The insights from this analysis shaped our final model selection and highlighted the difficulty of predicting hits based solely on audio features.

## **Topic 2: Ensemble Models**
[Hyperlink](https://colab.research.google.com/drive/1yPnYThJtgEq3xZUUYbIjLBBkydeEufLu?authuser=1#scrollTo=2U7snb1f4cK4&line=8&uniqifier=1)
### **Why we used this concept**
Predicting hit songs involves complex, nonlinear relationships between audio features such as energy, loudness, danceability, and acousticness. As a result, Linear models such logistic regression can't capture these interactions well and showed weak performance in our baseline tests.

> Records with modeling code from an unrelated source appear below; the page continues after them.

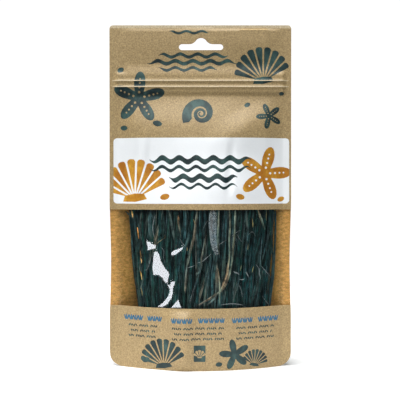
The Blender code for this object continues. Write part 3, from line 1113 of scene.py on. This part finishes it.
def folded_path(left, right):
    """The steps of a strand that comes down one leg, turns at its foot and climbs the other."""
    low = max(left.low, right.low)
    low += (right.x(low) - left.x(low)) / 2
    start_x, end_x = left.x(low), right.x(low)
    middle, radius = (start_x + end_x) / 2, (end_x - start_x) / 2
    path = list(reversed(run(left.x, left.side, left.depth, low, left.high)))
    turns = max(6, round(pi * radius / RING_STEP))
    for i in range(1, turns):
        a = pi * (1 + i / turns)
        x, z = middle + radius * cos(a), low + radius * sin(a)
        path.append(shell_step(left.side, left.depth, x, z))
    return path + run(right.x, right.side, right.depth, low, right.high)


class Bundle:
    """Strands gathered into one mesh."""

    def __init__(self):
        self.verts, self.faces, self.tones, self.grains, self.edge_highlights = [], [], [], [], []

    def sweep(self, path, width, thickness, sides, twist, turn, tone, seed, all_over_highlight=0.0):
        """One dried strand along a path: a flat tube with lengthwise folds, nicks and slim tips."""
        start = len(self.verts)
        last = len(path) - 1
        length = 0.0
        for i, (point, out) in enumerate(path):
            before, after = path[max(i - 1, 0)][0], path[min(i + 1, last)][0]
            along = (after - before).normalized()
            length += (point - before).length
            flat = along.cross(out).normalized()
            thin = flat.cross(along)
            slim = TIP_WIDTH + (1 - TIP_WIDTH) * smooth(min(i, last - i) / TIP_STEPS)
            roll = twist * sin(length * ROLL_WAVES + turn)
            breadth = 1 + NICKS * noise.noise(Vector((length * NICK_WAVES, seed, 0.0)))
            # A share that comes and goes along the strand, by which its edges are painted pale: a painted
            # highlight.
            wear_and_highlight = 0.35 + 1.4 * noise.noise(Vector((seed * 2.3, length * EDGE_HIGHLIGHT_WAVES, 4.0)))
            wear_and_highlight = min(1.0, max(0.0, wear_and_highlight))
            for k in range(sides):
                a = 2 * pi * k / sides
                crease = 1 + CREASES * noise.noise(Vector((k * 1.7, seed * 3.1, length * CREASE_WAVES)))
                u = cos(a) * width / 2 * breadth
                v = sin(a) * thickness / 2 * crease
                v += CURL * thickness * cos(2 * a + seed) * sin(length * CURL_WAVES + seed)
                offset = flat * (u * cos(roll) - v * sin(roll))
                offset += thin * (u * sin(roll) + v * cos(roll))
                self.verts.append(point + offset * slim)
                self.tones.append(tone)
                # Each point's share of the painted highlight: near the strand's edges, and all over for a
                # strand drawn as a highlight.
                self.edge_highlights.append(max(all_over_highlight, smooth((abs(cos(a)) - 0.55) / 0.4) * wear_and_highlight))
                self.grains += (1.7 * cos(a) + seed * 5, 1.7 * sin(a), length * RIDGE_STRETCH)
        for i in range(last):
            a, b = start + i * sides, start + (i + 1) * sides
            for k in range(sides):
                n = (k + 1) % sides
                self.faces.append((a + k, a + n, b + n, b + k))
        self.faces.append(tuple(start + k for k in range(sides - 1, -1, -1)))
        end = start + last * sides
        self.faces.append(tuple(end + k for k in range(sides)))

    def build(self, name, look, *replaced):
        mesh = bpy.data.meshes.new(name)
        mesh.from_pydata(self.verts, [], self.faces)
        mesh.shade_smooth()
        mesh.materials.append(look)
        mesh.attributes.new("tone", "FLOAT", "POINT").data.foreach_set("value", self.tones)
        # The rim attribute carries the painted highlight along the strands' edges.
        mesh.attributes.new("rim", "FLOAT", "POINT").data.foreach_set("value", self.edge_highlights)
        mesh.attributes.new("grain", "FLOAT_VECTOR", "POINT").data.foreach_set("vector", self.grains)
        mesh.update()
        obj = add_object(name, mesh)
        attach(obj, "root")
        if replaced:
            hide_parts(*replaced)


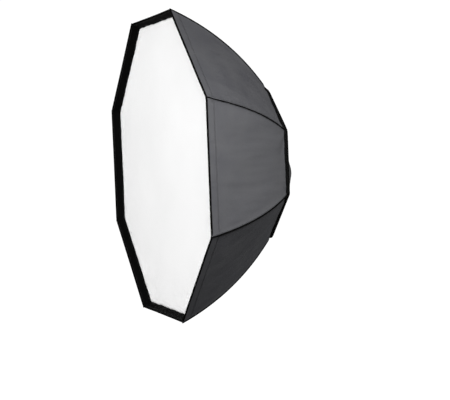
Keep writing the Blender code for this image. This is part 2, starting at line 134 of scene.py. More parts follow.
def rough(*fields, seed=0.0):
    """Smooth noise, from -1 to 1, of up to two coordinate arrays."""
    a, b = np.broadcast_arrays(*fields)
    values = [drift(x, y, seed) for x, y in zip(a.ravel().tolist(), b.ravel().tolist())]
    return np.array(values).reshape(a.shape)


def bell(x, center, width):
    return np.exp(-(((x - center) / width) ** 2))


def ease(x, low, high):
    t = np.clip((x - low) / (high - low), 0, 1)
    return t * t * (3 - 2 * t)


def spread(count, edge=0.5):
    """Values from -1 to 1 that lie closer together at both ends."""
    x = np.linspace(-1, 1, count)
    return edge * x + (1 - edge) * np.sin(0.5 * math.pi * x)


def add_object(name, data):
    made = bpy.data.objects.new(name, data)
    bpy.context.scene.collection.objects.link(made)
    return made


def make(name, verts, faces, finishes, uvs=None, smooth=True):
    mesh = bpy.data.meshes.new(name)
    mesh.from_pydata(np.asarray(verts, float).reshape(-1, 3).tolist(), [], faces)
    for finish in finishes if isinstance(finishes, (list, tuple)) else [finishes]:
        mesh.materials.append(finish)
    if uvs is not None:
        layer = mesh.uv_layers.new(name="cloth")
        loops = np.zeros(len(mesh.loops), np.int32)
        mesh.loops.foreach_get("vertex_index", loops)
        flat = np.asarray(uvs, float).reshape(-1, 2)[loops]
        layer.data.foreach_set("uv", flat.ravel())
    if smooth:
        mesh.shade_smooth()
    return add_object(name, mesh)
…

Ensemble models, particularly Random Forest and Gradient Boosting, are strong choices for noisy tabular data because they can learn nonlinear structures in the features. Using ensembles allowed us to improve predictive performance, capture richer feature interactions, and compare model behavior across different learning paradigms.

### **How we implemented it**
We trained and evaluated two esnsemble classifiers:

1. **Random Forest Classifier**
   - Tuned key params: number of trees, depth, and sample splits
   - Calculated performance using ROC-AUC, PR-AUC, precision, and recall
   - Extracted feature importances
2. **Gradient Boosting Classifier** (baseline + tuned)
   - Implemented a standard gradient boosting model
   - Improved it later with hyperparameter tuning
   - Evaluated using the same metrics for a fair comparison


### **Results & Interpretation**


- Random Forest achieved the best overall performance. This was especially the case in PR-AUC, indicating strong ranking capability for rare hits.  
- Tuned Gradient Boosting improved significantly over its baseline model. This showed the effect of hyperparameter optimization.
- Ensemble methods consistently outperformed logistic regression.

This proved that Audio-based hit prediction requires nonlinear modeling capacity.



## **Topic 3: Hyperparameter Tuning** (RandomizedSearchCV on Gradient Boosting)
[Hyperlink](https://colab.research.google.com/drive/1yPnYThJtgEq3xZUUYbIjLBBkydeEufLu?authuser=1#scrollTo=wMYAKQy5BBGx&line=5&uniqifier=1)
### **Why we used this concept**
Gradient Boosting is a strong model but highly sensitive to hyperparameters like learning rate, tree depth, and number of estimators. Our baseline model underperformed, indicating that it wasn't making good use of the available features. To achieve better performance and avoid underfitting/overfitting, we used RandomizedSearchCV, which efficiently explores a wide parameter space without the computational cost of grid search.




### **How we implemented it**
We defined a search space including:

- `learning_rate`
- `max_depth`
- `n_estimators`
- `subsample`

RandomizedSearchCV was run with cross-validation using ROC-AUC as the scoring metric. Using the optimal parameters, we rebuilt the Gradient Boosting model and tested it on the same evaluation set as the rest.


### **Results & Interpretation**
The tuned model significantly outperformed the baseline Gradient Boosting model. Its higher ROC-AUC and improved PR-AUC are especially valuable for imbalanced hit prediction.

Tuning allowed the model to capture more complex nonlinear interactions between audio features. This reduced the gap with Random Forest and showed that hyperparameter optimization makes a real difference for ensemble classifiers.